▶ [Given task]
Reproduce, word for word, only the lines from the one containing "imported = [obj" through the one containing "bpy.context.scene.camera = camera", both included.

---+---

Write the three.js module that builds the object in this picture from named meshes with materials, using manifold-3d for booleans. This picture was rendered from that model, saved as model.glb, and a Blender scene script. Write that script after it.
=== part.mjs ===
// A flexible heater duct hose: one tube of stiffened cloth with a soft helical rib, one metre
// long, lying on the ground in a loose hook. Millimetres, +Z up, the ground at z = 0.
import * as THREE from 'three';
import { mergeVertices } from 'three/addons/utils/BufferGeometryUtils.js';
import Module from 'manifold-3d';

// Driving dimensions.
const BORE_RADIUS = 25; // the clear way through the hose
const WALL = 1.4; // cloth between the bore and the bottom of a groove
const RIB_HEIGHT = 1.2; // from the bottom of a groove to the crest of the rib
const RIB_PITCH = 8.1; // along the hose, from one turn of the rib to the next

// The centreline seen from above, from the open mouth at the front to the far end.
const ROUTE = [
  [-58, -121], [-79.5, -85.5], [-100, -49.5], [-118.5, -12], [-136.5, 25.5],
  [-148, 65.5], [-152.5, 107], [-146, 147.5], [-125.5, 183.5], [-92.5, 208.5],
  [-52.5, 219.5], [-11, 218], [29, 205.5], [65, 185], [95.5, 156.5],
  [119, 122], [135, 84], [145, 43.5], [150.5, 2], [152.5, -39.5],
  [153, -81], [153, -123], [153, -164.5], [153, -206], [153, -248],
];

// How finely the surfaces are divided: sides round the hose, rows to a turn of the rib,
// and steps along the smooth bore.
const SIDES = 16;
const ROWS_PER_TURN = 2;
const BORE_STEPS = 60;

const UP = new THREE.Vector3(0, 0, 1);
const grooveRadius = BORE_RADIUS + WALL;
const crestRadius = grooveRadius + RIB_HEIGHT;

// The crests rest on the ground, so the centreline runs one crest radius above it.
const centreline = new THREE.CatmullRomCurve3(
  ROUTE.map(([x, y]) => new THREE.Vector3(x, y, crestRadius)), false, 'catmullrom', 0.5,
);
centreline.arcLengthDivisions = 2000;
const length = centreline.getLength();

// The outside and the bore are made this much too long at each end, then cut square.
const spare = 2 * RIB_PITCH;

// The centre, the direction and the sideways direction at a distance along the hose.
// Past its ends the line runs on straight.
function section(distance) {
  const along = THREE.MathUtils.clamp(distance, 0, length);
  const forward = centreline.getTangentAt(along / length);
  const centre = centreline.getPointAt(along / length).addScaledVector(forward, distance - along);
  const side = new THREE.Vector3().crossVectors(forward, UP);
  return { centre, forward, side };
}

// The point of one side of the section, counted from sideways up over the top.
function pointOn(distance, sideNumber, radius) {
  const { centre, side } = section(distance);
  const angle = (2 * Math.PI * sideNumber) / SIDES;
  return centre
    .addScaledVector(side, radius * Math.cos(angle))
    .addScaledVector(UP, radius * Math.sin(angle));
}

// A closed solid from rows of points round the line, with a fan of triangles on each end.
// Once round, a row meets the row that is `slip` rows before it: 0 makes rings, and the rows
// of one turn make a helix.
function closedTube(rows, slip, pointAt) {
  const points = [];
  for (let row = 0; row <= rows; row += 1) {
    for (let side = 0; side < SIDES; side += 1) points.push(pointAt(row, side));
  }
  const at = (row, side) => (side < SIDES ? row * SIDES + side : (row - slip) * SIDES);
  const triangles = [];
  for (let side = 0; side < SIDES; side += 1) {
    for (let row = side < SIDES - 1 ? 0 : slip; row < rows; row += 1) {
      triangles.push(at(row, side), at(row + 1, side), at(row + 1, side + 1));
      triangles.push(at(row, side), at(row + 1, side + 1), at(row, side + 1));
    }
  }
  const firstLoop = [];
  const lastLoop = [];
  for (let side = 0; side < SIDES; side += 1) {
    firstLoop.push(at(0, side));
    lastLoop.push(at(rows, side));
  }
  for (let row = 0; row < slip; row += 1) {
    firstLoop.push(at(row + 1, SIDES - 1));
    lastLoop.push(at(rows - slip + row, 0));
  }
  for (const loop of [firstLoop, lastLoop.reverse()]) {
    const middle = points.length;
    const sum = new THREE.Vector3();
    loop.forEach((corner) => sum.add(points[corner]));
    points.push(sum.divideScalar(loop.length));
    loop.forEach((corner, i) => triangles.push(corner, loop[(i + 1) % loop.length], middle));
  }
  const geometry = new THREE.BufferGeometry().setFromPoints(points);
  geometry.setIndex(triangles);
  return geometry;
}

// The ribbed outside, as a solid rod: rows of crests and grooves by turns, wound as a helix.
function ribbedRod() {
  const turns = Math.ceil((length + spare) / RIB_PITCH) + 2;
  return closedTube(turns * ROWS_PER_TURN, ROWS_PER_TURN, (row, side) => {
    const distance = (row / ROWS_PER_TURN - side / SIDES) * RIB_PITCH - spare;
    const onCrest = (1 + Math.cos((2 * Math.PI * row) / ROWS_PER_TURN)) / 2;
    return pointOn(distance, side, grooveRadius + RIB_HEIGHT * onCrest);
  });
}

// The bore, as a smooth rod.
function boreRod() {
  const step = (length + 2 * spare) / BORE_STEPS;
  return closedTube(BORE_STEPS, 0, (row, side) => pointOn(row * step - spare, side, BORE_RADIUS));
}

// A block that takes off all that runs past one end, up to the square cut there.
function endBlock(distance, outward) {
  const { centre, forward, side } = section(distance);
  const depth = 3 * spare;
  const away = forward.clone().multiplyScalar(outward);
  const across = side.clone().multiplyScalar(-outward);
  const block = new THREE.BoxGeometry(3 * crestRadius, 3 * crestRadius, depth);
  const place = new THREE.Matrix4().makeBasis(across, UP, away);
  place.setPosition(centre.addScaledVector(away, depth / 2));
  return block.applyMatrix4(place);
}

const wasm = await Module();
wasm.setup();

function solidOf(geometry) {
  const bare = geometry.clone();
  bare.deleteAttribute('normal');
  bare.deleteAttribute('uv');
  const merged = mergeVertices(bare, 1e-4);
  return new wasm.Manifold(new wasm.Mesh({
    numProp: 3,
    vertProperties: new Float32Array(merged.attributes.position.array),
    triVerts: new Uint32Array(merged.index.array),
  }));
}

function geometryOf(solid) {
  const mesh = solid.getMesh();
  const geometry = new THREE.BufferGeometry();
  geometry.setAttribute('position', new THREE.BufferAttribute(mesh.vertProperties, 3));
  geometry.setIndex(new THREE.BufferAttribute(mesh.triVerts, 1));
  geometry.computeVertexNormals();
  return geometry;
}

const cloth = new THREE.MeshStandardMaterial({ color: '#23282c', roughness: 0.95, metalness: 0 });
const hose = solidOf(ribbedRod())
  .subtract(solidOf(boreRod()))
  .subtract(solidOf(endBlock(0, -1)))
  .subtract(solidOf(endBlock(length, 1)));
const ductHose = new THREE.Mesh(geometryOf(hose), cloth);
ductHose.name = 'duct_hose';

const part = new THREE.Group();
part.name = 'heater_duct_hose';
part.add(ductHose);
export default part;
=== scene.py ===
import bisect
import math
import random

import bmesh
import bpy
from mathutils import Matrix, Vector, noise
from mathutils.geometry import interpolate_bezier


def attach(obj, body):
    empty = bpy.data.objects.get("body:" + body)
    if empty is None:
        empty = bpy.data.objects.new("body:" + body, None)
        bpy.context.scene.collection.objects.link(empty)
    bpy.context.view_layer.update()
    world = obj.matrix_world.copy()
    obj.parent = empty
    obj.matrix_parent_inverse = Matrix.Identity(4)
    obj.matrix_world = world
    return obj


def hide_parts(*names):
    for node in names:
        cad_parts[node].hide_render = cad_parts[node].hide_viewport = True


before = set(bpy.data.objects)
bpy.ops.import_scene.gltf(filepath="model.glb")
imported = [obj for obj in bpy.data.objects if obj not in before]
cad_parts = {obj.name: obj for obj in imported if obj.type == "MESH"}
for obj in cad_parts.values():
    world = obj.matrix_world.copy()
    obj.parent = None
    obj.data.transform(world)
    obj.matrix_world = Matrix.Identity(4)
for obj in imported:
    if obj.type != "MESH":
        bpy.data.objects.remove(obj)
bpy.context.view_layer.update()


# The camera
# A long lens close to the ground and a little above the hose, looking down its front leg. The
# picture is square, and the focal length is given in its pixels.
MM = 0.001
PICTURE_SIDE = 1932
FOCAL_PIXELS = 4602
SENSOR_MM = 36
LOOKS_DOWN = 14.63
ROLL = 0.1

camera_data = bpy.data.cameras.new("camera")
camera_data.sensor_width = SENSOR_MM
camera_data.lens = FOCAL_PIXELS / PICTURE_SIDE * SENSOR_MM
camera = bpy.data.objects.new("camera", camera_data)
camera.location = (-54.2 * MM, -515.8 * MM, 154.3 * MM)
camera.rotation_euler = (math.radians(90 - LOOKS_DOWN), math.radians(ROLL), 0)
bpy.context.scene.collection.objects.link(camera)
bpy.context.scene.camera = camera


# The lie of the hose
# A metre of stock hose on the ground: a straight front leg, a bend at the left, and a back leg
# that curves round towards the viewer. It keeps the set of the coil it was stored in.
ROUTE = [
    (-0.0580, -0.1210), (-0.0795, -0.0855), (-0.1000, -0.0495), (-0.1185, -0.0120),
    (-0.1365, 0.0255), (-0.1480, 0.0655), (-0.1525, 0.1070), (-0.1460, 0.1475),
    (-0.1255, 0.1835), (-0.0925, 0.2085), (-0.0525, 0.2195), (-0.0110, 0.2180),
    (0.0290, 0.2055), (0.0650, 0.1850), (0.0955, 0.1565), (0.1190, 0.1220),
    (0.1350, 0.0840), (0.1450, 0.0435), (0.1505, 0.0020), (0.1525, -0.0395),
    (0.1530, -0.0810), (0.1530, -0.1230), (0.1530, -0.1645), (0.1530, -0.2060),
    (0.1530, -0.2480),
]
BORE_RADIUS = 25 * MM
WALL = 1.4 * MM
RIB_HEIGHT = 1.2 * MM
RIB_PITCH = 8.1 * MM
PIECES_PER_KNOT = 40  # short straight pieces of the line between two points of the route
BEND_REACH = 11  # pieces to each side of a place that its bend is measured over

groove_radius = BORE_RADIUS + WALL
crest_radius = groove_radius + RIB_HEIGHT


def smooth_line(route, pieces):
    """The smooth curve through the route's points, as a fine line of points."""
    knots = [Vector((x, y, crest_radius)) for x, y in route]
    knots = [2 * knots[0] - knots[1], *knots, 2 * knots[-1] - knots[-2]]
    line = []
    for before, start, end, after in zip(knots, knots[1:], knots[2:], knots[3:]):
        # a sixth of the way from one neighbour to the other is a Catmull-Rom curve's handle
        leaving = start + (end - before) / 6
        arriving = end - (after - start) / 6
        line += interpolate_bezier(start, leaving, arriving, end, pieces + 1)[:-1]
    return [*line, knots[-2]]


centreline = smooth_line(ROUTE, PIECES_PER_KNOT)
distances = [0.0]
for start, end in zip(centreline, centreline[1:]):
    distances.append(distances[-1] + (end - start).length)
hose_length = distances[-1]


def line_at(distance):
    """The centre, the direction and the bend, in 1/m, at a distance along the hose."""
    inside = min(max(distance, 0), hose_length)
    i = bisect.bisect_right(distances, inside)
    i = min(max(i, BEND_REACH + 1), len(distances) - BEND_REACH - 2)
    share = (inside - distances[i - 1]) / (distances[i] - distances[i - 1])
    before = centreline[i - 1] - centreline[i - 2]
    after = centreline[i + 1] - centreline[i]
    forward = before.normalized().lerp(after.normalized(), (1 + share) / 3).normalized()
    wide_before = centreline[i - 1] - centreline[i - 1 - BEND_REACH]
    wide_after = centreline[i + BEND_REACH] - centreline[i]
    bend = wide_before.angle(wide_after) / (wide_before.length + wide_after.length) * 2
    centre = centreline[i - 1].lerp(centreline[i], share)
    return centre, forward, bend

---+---

▶ [Result of the task]
imported = [obj for obj in bpy.data.objects if obj not in before]
cad_parts = {obj.name: obj for obj in imported if obj.type == "MESH"}
for obj in cad_parts.values():
    world = obj.matrix_world.copy()
    obj.parent = None
    obj.data.transform(world)
    obj.matrix_world = Matrix.Identity(4)
for obj in imported:
    if obj.type != "MESH":
        bpy.data.objects.remove(obj)
bpy.context.view_layer.update()


# The camera
# A long lens close to the ground and a little above the hose, looking down its front leg. The
# picture is square, and the focal length is given in its pixels.
MM = 0.001
PICTURE_SIDE = 1932
FOCAL_PIXELS = 4602
SENSOR_MM = 36
LOOKS_DOWN = 14.63
ROLL = 0.1

camera_data = bpy.data.cameras.new("camera")
camera_data.sensor_width = SENSOR_MM
camera_data.lens = FOCAL_PIXELS / PICTURE_SIDE * SENSOR_MM
camera = bpy.data.objects.new("camera", camera_data)
camera.location = (-54.2 * MM, -515.8 * MM, 154.3 * MM)
camera.rotation_euler = (math.radians(90 - LOOKS_DOWN), math.radians(ROLL), 0)
bpy.context.scene.collection.objects.link(camera)
bpy.context.scene.camera = camera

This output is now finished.